On Wed, Jul 24, 2019 at 09:01:47PM +1200, Thomas Munro wrote:

Huh, yeah, I don't know why slapd requires credentials on Debian, when
the version that ships with FreeBSD is OK with an anonymous
connection. Rather than worrying about that, I just adjusted it to
supply the credentials. It works on both for me.

Thanks for the updated patch, this looks good. I have done a series
of tests keeping my laptop busy and I haven't seen a failure where I
usually see problems 10%~20% of the time. So that seems to help,
thanks!
--
Michael

#9Thomas Munro
thomas.munro@gmail.com
In reply to: Michael Paquier (#8)
Re: On the stability of TAP tests for LDAP

On Thu, Jul 25, 2019 at 12:51 PM Michael Paquier <michael@paquier.xyz> wrote:

Thanks for the updated patch, this looks good. I have done a series
of tests keeping my laptop busy and I haven't seen a failure where I
usually see problems 10%~20% of the time.
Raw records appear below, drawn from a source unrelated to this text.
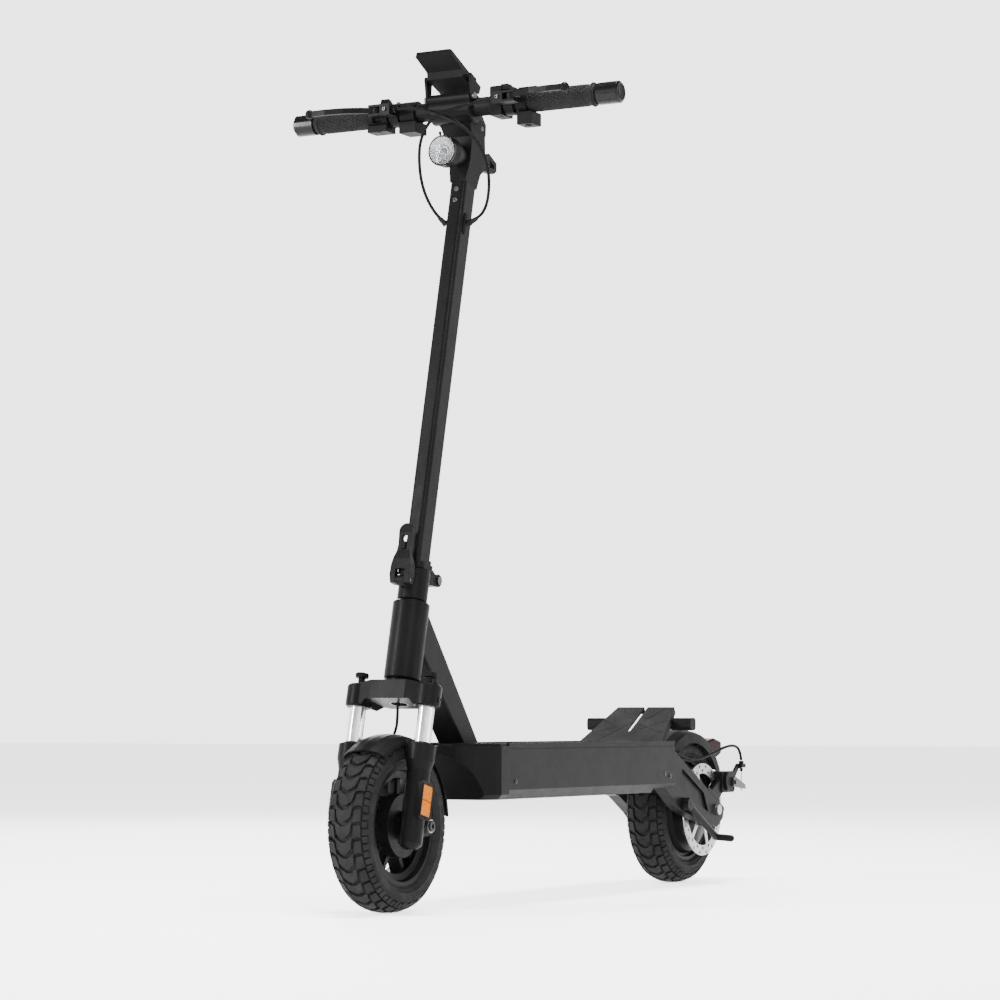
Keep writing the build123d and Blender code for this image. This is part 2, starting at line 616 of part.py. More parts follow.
def make_lever_mount():
    """The left perch: a clamp, an arm, the cable's barrel and a fork for the lever's root."""
    mount = clamp_ring((96, 112), CLAMP_R)
    arm = block((328, 350), (97, 111), (LEVER_Z - 8, LEVER_Z + 8))
    arm += block((340, 362), (93, 132), (LEVER_Z - 9, LEVER_Z + 9))
    arm += rod((352, 93, LEVER_Z), (352, 86, LEVER_Z), 5)
    arm -= cross_bar(BAR_X, BAR_Z, CLAMP_R - 1, (90, 140))
    pivot = (LEVER_PIVOT[0], LEVER_PIVOT[1])
    arm -= block((330, 370), (111, 140), (LEVER_GAP_Z[0] - RUNNING_GAP, LEVER_GAP_Z[1] + RUNNING_GAP))
    pin = rod((*pivot, LEVER_Z - 9), (*pivot, LEVER_Z + 9), 2.5)
    return mount + arm + pin


def make_brake_lever():
    """The left lever: a root on the pivot, a bent blade and a ball end."""
    route = [LEVER_PIVOT, (366, 142), (377, 168), (381, 200), (380, 226)]
    lever = rod((*route[0], LEVER_GAP_Z[0]), (*route[0], LEVER_GAP_Z[1]), 8)
    for start, end in zip(route, route[1:]):
        centre = ((start[0] + end[0]) / 2, (start[1] + end[1]) / 2, LEVER_Z)
        turn = math.degrees(math.atan2(end[1] - start[1], end[0] - start[0]))
        lever += Pos(*centre) * Rot(0, 0, turn) * Box(math.dist(start, end), 8, 9)
        lever += rod((*end, LEVER_Z - 4.5), (*end, LEVER_Z + 4.5), 4)
    lever += Pos(route[-1][0], route[-1][1] + 4, LEVER_Z) * Sphere(7.5)
    return lever - rod((*LEVER_PIVOT, LEVER_Z - 20), (*LEVER_PIVOT, LEVER_Z + 20), 2.5 + PIN_GAP)


PADDLE_Y = (-141.0, -126.0)


def make_throttle():
    """The right thumb throttle's housing, open for the paddle, and the switch pod beside the perch."""
    housing = clamp_ring((-151.5, -115), 21)
    housing += block((BAR_X - 12, BAR_X + 18), (-151, -116), (BAR_Z - 27, BAR_Z - 16))
    slot_y = (PADDLE_Y[0] - 0.4, PADDLE_Y[1] + 0.4)
    housing -= block((BAR_X - 40, BAR_X + 40), slot_y, (BAR_Z - 12, BAR_Z + 40))
    housing += cross_pipe(BAR_X, BAR_Z, 16, BAR_R + PIN_GAP, (-151.5, -115))
    pod = clamp_ring((-92, -66), CLAMP_R)
    pod += block((BAR_X - 20, BAR_X + 17), (-93, -63), (BAR_Z - 33, BAR_Z - 15))
    return housing, pod - cross_bar(BAR_X, BAR_Z, BAR_R + PIN_GAP, (-100, -50))


def make_paddle():
    paddle = cross_pipe(BAR_X, BAR_Z, 20.6, 16.35, PADDLE_Y)
    paddle -= block((BAR_X - 40, BAR_X + 40), (-200, 0), (BAR_Z - 40, BAR_Z + 1))
    tip = arc_points(BAR_X, BAR_Z, 19, -58, -12, 6) + arc_points(BAR_X, BAR_Z, 32, -14, -40, 4)
    paddle -= side_plate(arc_points(BAR_X, BAR_Z, 40, 35, 100, 4) + [(BAR_X, BAR_Z)], (-200, 0))
    return paddle + side_plate(tip, PADDLE_Y)


def make_switch_box():
    box = block((BAR_X - 20, BAR_X + 20), (74, 94), (BAR_Z - 20, BAR_Z + 27))
    box += block((BAR_X - 18, BAR_X + 18), (74, 107), (BAR_Z + 19.8, BAR_Z + 27))
    box = fillet(box.edges().group_by(Axis.Z)[-1], 3)
    box -= block((BAR_X - 8, BAR_X + 8), (82, 104), (BAR_Z + 24, BAR_Z + 30))
    return box - cross_bar(BAR_X, BAR_Z, BAR_R + PIN_GAP, (60, 110))


def make_indicator_switch():
    return block((BAR_X - 7.6, BAR_X + 7.6), (87, 99), (BAR_Z + 24.2, BAR_Z + 31))


def make_horn():
    horn = clamp_ring((120, 135.7), CLAMP_R)
    horn += block((BAR_X - 17, BAR_X + 16), (120, 146), (BAR_Z - 38, BAR_Z - 18))
    horn += block((BAR_X - 12, BAR_X + 12), (121, 152), (BAR_Z + 18.6, BAR_Z + 21.5))
    return horn - cross_bar(BAR_X, BAR_Z, BAR_R + PIN_GAP, (110, 160))


TILT_S = 812.0
TILT_T = 73.0
TILT_PIN_R = 4.0
DISPLAY_SLOPE = 9.9
DISPLAY_LENGTH = 110.6
DISPLAY_HALF = 32.0


def display_frame():
    """A frame on the display's rear top edge: local x runs forward along the glass."""
    return STEER * Pos(34, 0, 844) * Rot(0, -DISPLAY_SLOPE, 0)


def make_display():
    outline = [(0, 0), (DISPLAY_LENGTH, 0), (DISPLAY_LENGTH, -7), (67, -9), (61, -19), (5, -15), (0, -9)]
    case = side_plate(outline, (-DISPLAY_HALF, DISPLAY_HALF))
    case = fillet(case.edges().filter_by(Axis.Z), 4)
    glass = block((6, DISPLAY_LENGTH - 6), (-28, 28), (-1.6, 0))
    case = display_frame() * (case - glass)
    for side in (-1, 1):
        arm = side_plate([(TILT_T - 5.5, TILT_S), (TILT_T + 5.5, TILT_S), (90, 841), (90, 845), (71, 842)],
                         (min(side * 38.4, side * 42.4), max(side * 38.4, side * 42.4)))
        arm += cross_bar(TILT_T, TILT_S, 5.5, (side * 38.4, side * 42.4))
        arm += block((72, 90), (side * 24, side * 42.4), (838, 843))
        arm -= cross_bar(TILT_T, TILT_S, TILT_PIN_R + PIN_GAP, (-50, 50))
        case += STEER * arm
    return case, display_frame() * glass


CABLE_R = 2.5
RIGHT_LEVER_CABLE = [
    (352, -85.7, 1262), (353, -68, 1262), (354, -46, 1258), (355, -20, 1251), (355, 8, 1241), (353, 34, 1225),
    (350, 56, 1204), (346, 69, 1181), (340, 74, 1158), (333, 73, 1135), (323, 66, 1113), (310, 54, 1098),
    (299, 38, 1087), (299, 20, 1079),
]
LEFT_LEVER_CABLE = [
    (352, 85.7, 1262), (357, 68, 1259), (363, 49, 1254), (368, 29, 1249), (371, 9, 1244), (371, -9, 1236),
    (368, -25, 1220), (363, -36, 1199), (356, -41, 1176), (347, -44, 1153), (338, -43, 1130),
    (328, -38, 1109), (317, -30, 1091), (309, -20, 1079),
]


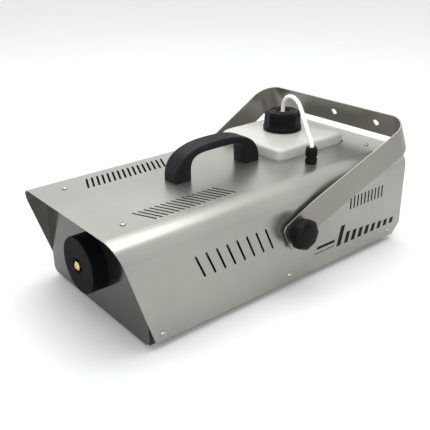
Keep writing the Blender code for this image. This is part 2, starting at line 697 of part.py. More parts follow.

So that seems to help,
thanks!

Pushed, thanks.

--
Thomas Munro
https://enterprisedb.com

#10Michael Paquier
michael@paquier.xyz
In reply to: Thomas Munro (#9)
Re: On the stability of TAP tests for LDAP

On Fri, Jul 26, 2019 at 10:18:48AM +1200, Thomas Munro wrote:

Pushed, thanks.

Thanks for fixing! I'll update this thread if there are still some
problems.
--
Michael